Graphique 2 – Poids des actions dans le portefeuille des ménages américains & ratio de valorisation des actions
L’euphorie est telle qu’elle a permis aux actions américaines d’atteindre des niveaux de valorisation stratosphériques: 28.4x les bénéfices (38x la moyenne des bénéfices corrigés de l’inflation des 10 années précédentes – cf. Graphique 1). Le ratio entre le cours des actions et les bénéfices des sociétés est aussi tendu que lors de la pandémie. A cette époque, il s’était envolé parce qu’une partie des entreprises étaient à l’arrêt. Cette fois-ci c’est parce que les investisseurs anticipent une très forte croissance des profits, et pas seulement des sociétés technologiques impliquées dans la révolution de l’intelligence artificielle. Le S&P 493 qui exclut les Magnificent Seven, ou le S&P 500 ex-TMT, se traitent eux aussi à des niveaux de valorisation historiquement élevés (25x et 27x). En définitive, seule la période du début des années 2000, lors de la bulle internet, avait permis de susciter davantage d’euphorie chez les investisseurs. Lors des deux années qui avaient suivi, entre septembre 2000 et octobre 2002, les marchés s’étaient contractés de 25% par an (cf. Graphique 3).

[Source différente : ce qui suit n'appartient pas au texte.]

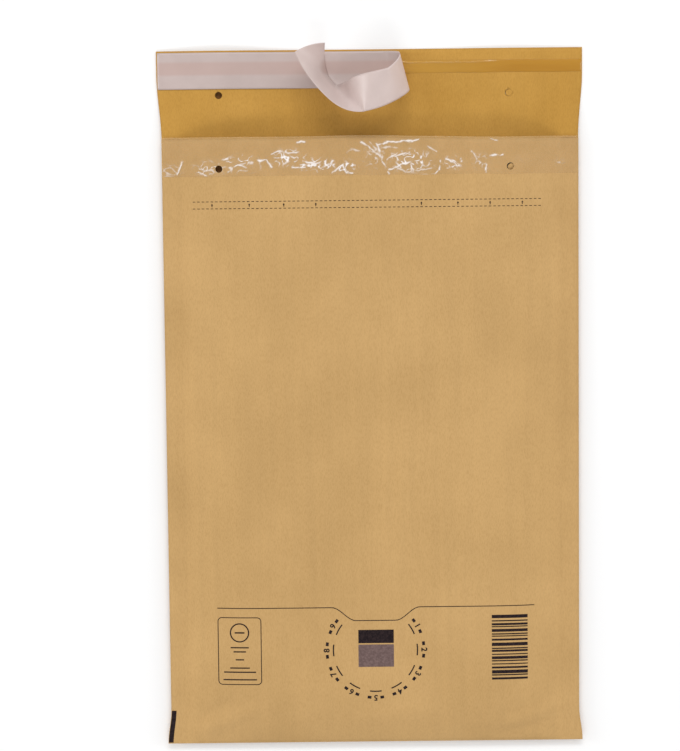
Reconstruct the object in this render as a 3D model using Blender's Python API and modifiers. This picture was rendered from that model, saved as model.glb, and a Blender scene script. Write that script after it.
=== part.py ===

Graphique 3 – Performance des actions selon leur valorisation
Malheureusement, au grand dam de certains investisseurs, aucun élément rationnel, qu’il soit économique, financier ou même comportemental, ne peut leur permettre de déterminer avec précision la date de fin d’un bull market. La phase d’euphorie actuelle en est une preuve supplémentaire. En revanche, le combo «ralentissement économique, valorisations généreuses, allocation élevée, ampleur du bull market» devrait rationnellement et tactiquement les inciter à la prudence, c’est-à-dire à réduire leur exposition aux actifs risqués.